### What needs to be done
Reproduce all of the material exactly as shown.

### Recorded data

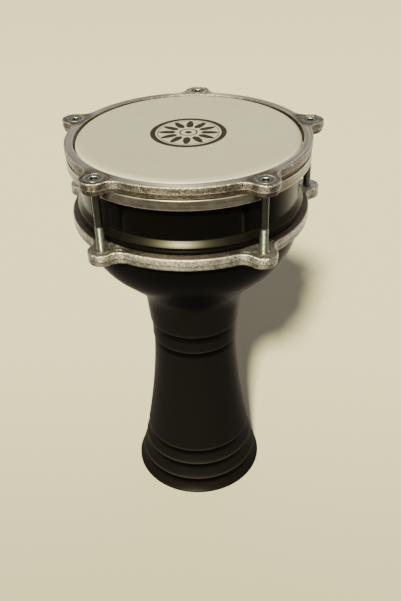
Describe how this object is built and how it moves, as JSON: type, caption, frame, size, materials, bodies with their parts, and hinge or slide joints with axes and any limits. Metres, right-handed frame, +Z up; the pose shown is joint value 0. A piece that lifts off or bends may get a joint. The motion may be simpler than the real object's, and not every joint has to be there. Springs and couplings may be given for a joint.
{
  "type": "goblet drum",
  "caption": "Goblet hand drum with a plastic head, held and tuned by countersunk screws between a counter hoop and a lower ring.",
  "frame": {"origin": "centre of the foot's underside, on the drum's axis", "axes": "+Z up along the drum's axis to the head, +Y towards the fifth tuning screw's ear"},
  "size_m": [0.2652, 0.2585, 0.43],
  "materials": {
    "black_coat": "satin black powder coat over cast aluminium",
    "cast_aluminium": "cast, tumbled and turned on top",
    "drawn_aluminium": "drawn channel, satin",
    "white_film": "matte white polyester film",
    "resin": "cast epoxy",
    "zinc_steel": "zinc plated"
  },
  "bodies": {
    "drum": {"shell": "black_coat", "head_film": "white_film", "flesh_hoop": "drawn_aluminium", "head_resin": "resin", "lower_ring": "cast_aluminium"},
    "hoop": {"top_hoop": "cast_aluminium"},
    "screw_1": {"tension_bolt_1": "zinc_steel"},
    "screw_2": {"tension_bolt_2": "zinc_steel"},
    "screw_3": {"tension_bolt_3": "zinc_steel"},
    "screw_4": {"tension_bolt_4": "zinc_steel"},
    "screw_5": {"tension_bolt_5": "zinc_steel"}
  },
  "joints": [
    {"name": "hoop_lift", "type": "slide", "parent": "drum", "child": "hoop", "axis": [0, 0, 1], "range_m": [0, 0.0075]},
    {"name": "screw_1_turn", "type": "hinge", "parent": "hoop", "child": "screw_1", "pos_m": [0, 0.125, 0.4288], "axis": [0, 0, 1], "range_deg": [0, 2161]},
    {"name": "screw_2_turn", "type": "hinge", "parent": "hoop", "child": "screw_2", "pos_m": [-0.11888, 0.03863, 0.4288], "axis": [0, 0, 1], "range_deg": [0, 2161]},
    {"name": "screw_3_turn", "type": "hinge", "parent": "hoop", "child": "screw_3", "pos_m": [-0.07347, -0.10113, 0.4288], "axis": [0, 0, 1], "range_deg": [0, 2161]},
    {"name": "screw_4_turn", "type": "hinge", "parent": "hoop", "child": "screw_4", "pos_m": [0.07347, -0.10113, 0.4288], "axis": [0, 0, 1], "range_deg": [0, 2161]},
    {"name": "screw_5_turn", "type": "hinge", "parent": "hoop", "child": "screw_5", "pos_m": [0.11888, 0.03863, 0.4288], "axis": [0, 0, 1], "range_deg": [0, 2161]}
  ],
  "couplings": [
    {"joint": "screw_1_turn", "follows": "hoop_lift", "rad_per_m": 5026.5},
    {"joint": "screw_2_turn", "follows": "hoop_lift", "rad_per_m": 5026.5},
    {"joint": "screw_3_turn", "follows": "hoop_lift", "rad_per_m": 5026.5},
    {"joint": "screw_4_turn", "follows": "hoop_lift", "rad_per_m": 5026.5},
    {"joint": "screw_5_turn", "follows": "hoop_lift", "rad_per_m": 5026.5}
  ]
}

### Written solution
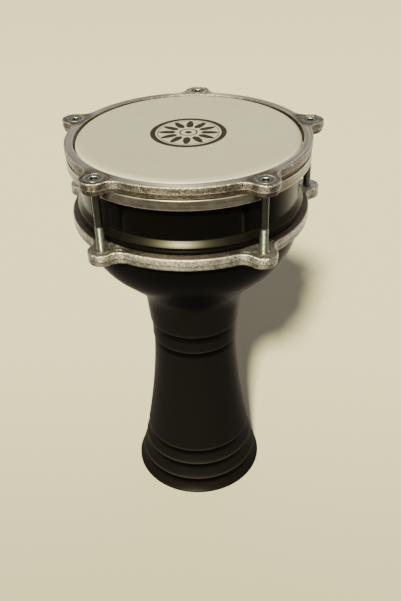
Describe how this object is built and how it moves, as JSON: type, caption, frame, size, materials, bodies with their parts, and hinge or slide joints with axes and any limits. Metres, right-handed frame, +Z up; the pose shown is joint value 0. A piece that lifts off or bends may get a joint. The motion may be simpler than the real object's, and not every joint has to be there. Springs and couplings may be given for a joint.
{
  "type": "goblet drum",
  "caption": "Goblet hand drum with a plastic head, held and tuned by countersunk screws between a counter hoop and a lower ring.",
  "frame": {"origin": "centre of the foot's underside, on the drum's axis", "axes": "+Z up along the drum's axis to the head, +Y towards the fifth tuning screw's ear"},
  "size_m": [0.2652, 0.2585, 0.43],
  "materials": {
    "black_coat": "satin black powder coat over cast aluminium",
    "cast_aluminium": "cast, tumbled and turned on top",
    "drawn_aluminium": "drawn channel, satin",
    "white_film": "matte white polyester film",
    "resin": "cast epoxy",
    "zinc_steel": "zinc plated"
  },
  "bodies": {
    "drum": {"shell": "black_coat", "head_film": "white_film", "flesh_hoop": "drawn_aluminium", "head_resin": "resin", "lower_ring": "cast_aluminium"},
    "hoop": {"top_hoop": "cast_aluminium"},
    "screw_1": {"tension_bolt_1": "zinc_steel"},
    "screw_2": {"tension_bolt_2": "zinc_steel"},
    "screw_3": {"tension_bolt_3": "zinc_steel"},
    "screw_4": {"tension_bolt_4": "zinc_steel"},
    "screw_5": {"tension_bolt_5": "zinc_steel"}
  },
  "joints": [
    {"name": "hoop_lift", "type": "slide", "parent": "drum", "child": "hoop", "axis": [0, 0, 1], "range_m": [0, 0.0075]},
    {"name": "screw_1_turn", "type": "hinge", "parent": "hoop", "child": "screw_1", "pos_m": [0, 0.125, 0.4288], "axis": [0, 0, 1], "range_deg": [0, 2161]},
    {"name": "screw_2_turn", "type": "hinge", "parent": "hoop", "child": "screw_2", "pos_m": [-0.11888, 0.03863, 0.4288], "axis": [0, 0, 1], "range_deg": [0, 2161]},
    {"name": "screw_3_turn", "type": "hinge", "parent": "hoop", "child": "screw_3", "pos_m": [-0.07347, -0.10113, 0.4288], "axis": [0, 0, 1], "range_deg": [0, 2161]},
    {"name": "screw_4_turn", "type": "hinge", "parent": "hoop", "child": "screw_4", "pos_m": [0.07347, -0.10113, 0.4288], "axis": [0, 0, 1], "range_deg": [0, 2161]},
    {"name": "screw_5_turn", "type": "hinge", "parent": "hoop", "child": "screw_5", "pos_m": [0.11888, 0.03863, 0.4288], "axis": [0, 0, 1], "range_deg": [0, 2161]}
  ],
  "couplings": [
    {"joint": "screw_1_turn", "follows": "hoop_lift", "rad_per_m": 5026.5},
    {"joint": "screw_2_turn", "follows": "hoop_lift", "rad_per_m": 5026.5},
    {"joint": "screw_3_turn", "follows": "hoop_lift", "rad_per_m": 5026.5},
    {"joint": "screw_4_turn", "follows": "hoop_lift", "rad_per_m": 5026.5},
    {"joint": "screw_5_turn", "follows": "hoop_lift", "rad_per_m": 5026.5}
  ]
}